A winning combo: Earthy beets, creamy blue cheese, crunchy toasted nuts, and a pop of peppery rocket.

This roasted beet salad is one of those dishes that feels fancy but is ridiculously easy to throw together. praised by many chefs this combination of earthy beets, creamy blue cheese, crunchy toasted nuts, and a pop of peppery rocket (or arugula)—it’s a great combo. Perfect as a starter or a light lunch, it’s got just enough flair to impress without making you break a sweat. Plus, you’ll discover the technique of marinating the beets for a short time in aged red wine vinegar which gives a pleasant tang to the salad.

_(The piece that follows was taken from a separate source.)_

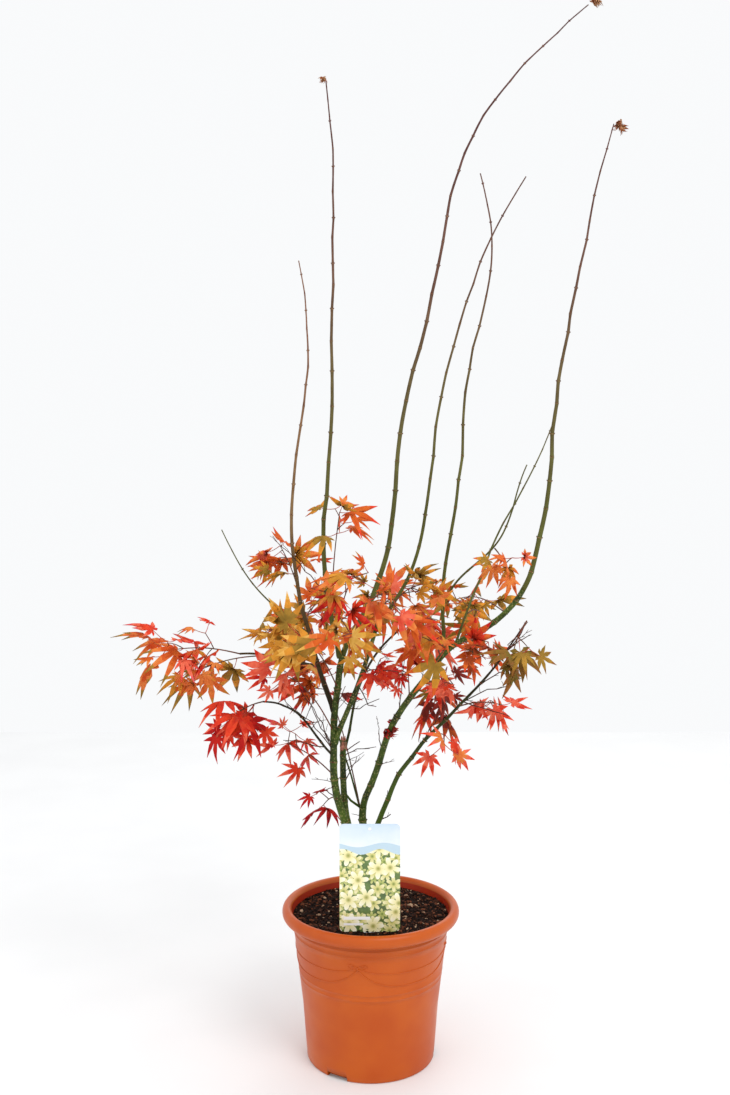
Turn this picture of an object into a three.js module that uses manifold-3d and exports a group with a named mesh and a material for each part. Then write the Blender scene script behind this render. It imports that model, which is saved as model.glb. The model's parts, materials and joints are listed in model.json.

 Serves 2 | Prep Time: 10 minutes | Cook Time: 1 HOUR 5 MIN

INGREDIENTS

  • 2 medium beets unpeeled

  • 2 tbsp olive oil

  • 25g (1 oz) walnuts or hazelnuts, toasted and roughly chopped

  • 50g (1.75 oz) Gorgonzola, Stilton, Roquefort, or other salty blue cheese, crumbled

  • 1 tbsp rocket leaves (arugula)

  • 2 tbsp good-quality red wine vinegar

  • 1 tbsp extra virgin olive oil

  • Sea salt and freshly ground black pepper


MISE EN PLACE

Toast the nuts in the oven for 5 minutes at 180°C (355°F), then roughly chop. Wash the rocket leaves and keep them moist in the fridge.

METHOD

Preheat your oven to 200°C (400°F). Toss the beets with 1 tbsp of olive oil and a pinch of sea salt, then wrap them individually in foil. Roast for about 1 hour, or until a knife slides through easily. Once cooled, peel the beets by rubbing off the skin with your hands or a paper towel.

Cut the beets into medium slices and place in a small bowl. Drizzle with the red wine vinegar and leave to macerate for 15 minutes at room temperature.

When ready to plate, arrange the beet slices on a serving plate. Scatter the rocket leaves on top, followed by the toasted nuts and crumbled blue cheese. Drizzle with the extra virgin olive oil and season with sea salt and black pepper to taste.